A disciplined overhead allocation framework is essential to avoid distortions. Choose an allocation base that mirrors how overhead is incurred, such as machine hours for manufacturing overhead or labor hours for shop-floor activities. Where activity levels vary, consider an activity-based costing approach to trace overhead more precisely to products. Regularly review drivers like energy intensity, facility depreciation, or setup time, so the model remains aligned with current operations. If one product line is more capital-intensive, its overhead share should reflect that. This reduces cross-subsidization and prevents underpricing high-cost items while keeping low-cost items from drifting upward in price.
Balance accuracy with practicality in overhead allocation models.
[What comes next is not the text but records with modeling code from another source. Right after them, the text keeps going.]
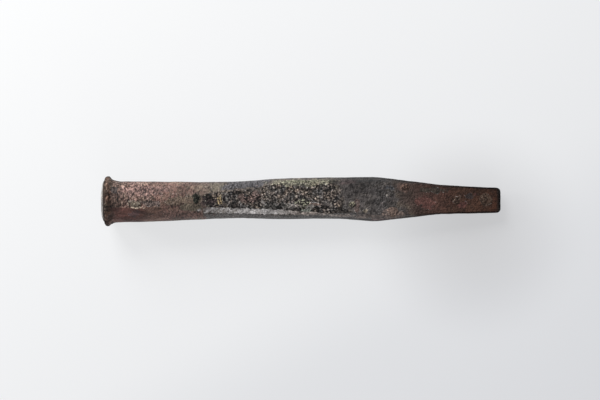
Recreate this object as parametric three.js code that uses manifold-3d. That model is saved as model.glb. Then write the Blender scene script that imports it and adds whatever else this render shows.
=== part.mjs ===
// An ancient copper-alloy chisel: one forged bar, and the mineral lumps that burial left in the pits of its surface.
// Millimetres. X runs from the striking face to the cutting edge, Y across the bar and Z up.
// The bar is drawn on its own axis first, and is then laid down on the lip of its head and its flat underside.

import * as THREE from "three";
import { mergeVertices } from "three/addons/utils/BufferGeometryUtils.js";
import Module from "manifold-3d";

const wasm = await Module();
wasm.setup();

// Striking head: a low beaten dome that is nearly flat in its middle, a groove round it, and the lip that the
// mallet has rolled outwards and set back from the dome
const faceDiameter = 15.2;
const faceCrown = 1.0;
const faceFlatShare = 0.8;
const grooveDepth = 0.9;
const grooveWidth = 0.7;
const lipSetback = 0.4;
const lipDiameter = 18.6;
const lipRoll = 1.0;
const lipThickness = 2.1;
const lipUnevenness = 0.35;
const flareLength = 4.1;
const flareHollow = 0.15;

// The roll of the lip stops this far above level, where the flare takes over
const rollEnd = THREE.MathUtils.degToRad(20);

// The dents of the lip: how many go round it, and what share of the unevenness they make
const dentShares = [
  { count: 3, share: 0.6 },
  { count: 8, share: 0.4 },
];

// Lengths of the stretches that follow the flare, one after the other, and the corners of the cutting edge
const gripLength = 41.3;
const spreadLength = 21.9;
const bodyLength = 13.2;
const swellLength = 18.8;
const rootLength = 24.6;
const bladeLength = 21.0;
const cornerRadius = 1.6;

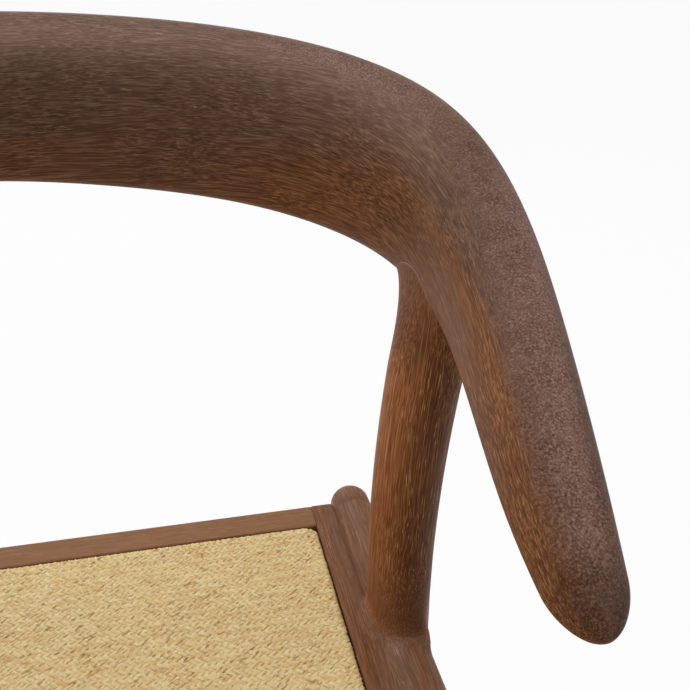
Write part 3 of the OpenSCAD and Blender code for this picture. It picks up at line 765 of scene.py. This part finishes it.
def make_arm(side, flip):
    round_run = last_guide - tip_from
    straight = np.arange(joint_at + 0.085, tip_from, ring_gap)
    turn = tip_from + round_run * np.sin(np.radians(np.arange(0, 90, 4)))
    places = np.concatenate([joint_at + NEAR_JOINT, straight, turn, [last_guide - 0.0002]])
    round_off = np.sqrt(np.clip(1 - (np.maximum(places - tip_from, 0) / round_run) ** 2, 0, 1))
    share = round_off * drawn_in(places)
    rings = rail_point(places[:, None], around[None, :], share[:, None]) * flip
    grain = rail_grain(places, share) * flip
    wood_piece(side + "_arm", "board", rings, grain, **rail_looks(places))


make_back_rail()
both_sides(make_arm)


# Rear legs

leg_sides = 96
leg_turns = np.arange(leg_sides) * 2 * math.pi / leg_sides
leg_cos, leg_sin = np.cos(leg_turns), np.sin(leg_turns)
foot_steps = [0, 0.4, 1.2]
foot_insets = [1.2, 0.5, 0.0]
flare_from = seat_h + post_h - flare_h


def leg_heights():
    """Heights of the leg's rings, close together where it passes the seat frame."""
    return np.concatenate([glide_t + np.array(foot_steps), np.arange(glide_t + 4, seat_h - 50, 6),
                           np.linspace(seat_h - 50, seat_h + 30, 100, endpoint=False),
                           np.linspace(seat_h + 31, seat_h + 69, 19, endpoint=False),
                           np.arange(seat_h + 69, flare_from - 2, 4), [flare_from]])


def leg_body():
    """Circles up to the seat frame, the shared surface there, and circles up to the flare."""
    heights = leg_heights()
    z = heights[:, None] + 0 * leg_turns
    ax, ay = leg_axis(z)
    r = leg_radius(z)

    def place(rho):
        return ax + rho * leg_cos, ay + rho * leg_sin

    near = (heights > seat_h - 49) & (heights < toe_from + toe_h + 8)
    own = first_root(lambda rho: post_distance(*place(rho), z), r - 0.5, r + 30)
    widest = own + seam_reach(*place(own)) + 1.4
    shared = first_root(lambda rho: frame_distance(*place(rho), z, own_skin=True), r - 0.5, widest)
    rho = np.where(near[:, None], shared, r)
    to_seam = np.where(leg_cos < -0.1, (ax - seam_x - 0.1) / np.maximum(-leg_cos, 0.1), np.inf)
    cut = (heights > rail_bottom - 1) & (heights < seat_h - 0.6)
    rho = np.where(cut[:, None], np.minimum(rho, to_seam), rho)
    rho = rho - np.interp(heights, glide_t + np.array(foot_steps), foot_insets)[:, None]
    return join(*place(rho), z)


def mark_ring(k):
    """Oval on the underside of the arm, k the share of its size."""
    t = post_at - mark_half * k * leg_sin
    a = mark_a + mark_span * k * leg_cos
    p = rail_point(t, a)
    return p + face_gap * unit(p - rail_point(t, a, 0.9))


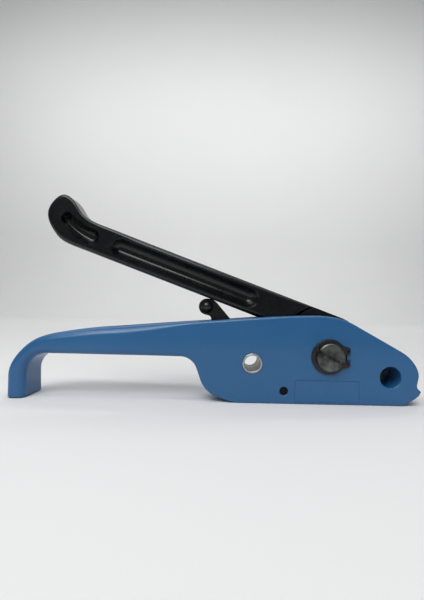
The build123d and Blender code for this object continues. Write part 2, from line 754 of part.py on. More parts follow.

With a solid cost foundation, determine the appropriate markup strategy. A simple approach adds a standard percentage to unit cost; a more nuanced method targets margins by product family, market segment, or channel. Consider competitive positioning, customer willingness to pay, and strategic priorities such as market entry, product differentiation, or capacity utilization. It’s important to distinguish between cost-driven pricing and value-driven pricing. Cost-plus pricing anchors prices to internal costs, but you should still reflect perceived value and competitive alternatives. Periodic re-evaluation is key, especially when input costs fluctuate or when capacity constraints shift. Maintain documentation that justifies both costs and markup decisions.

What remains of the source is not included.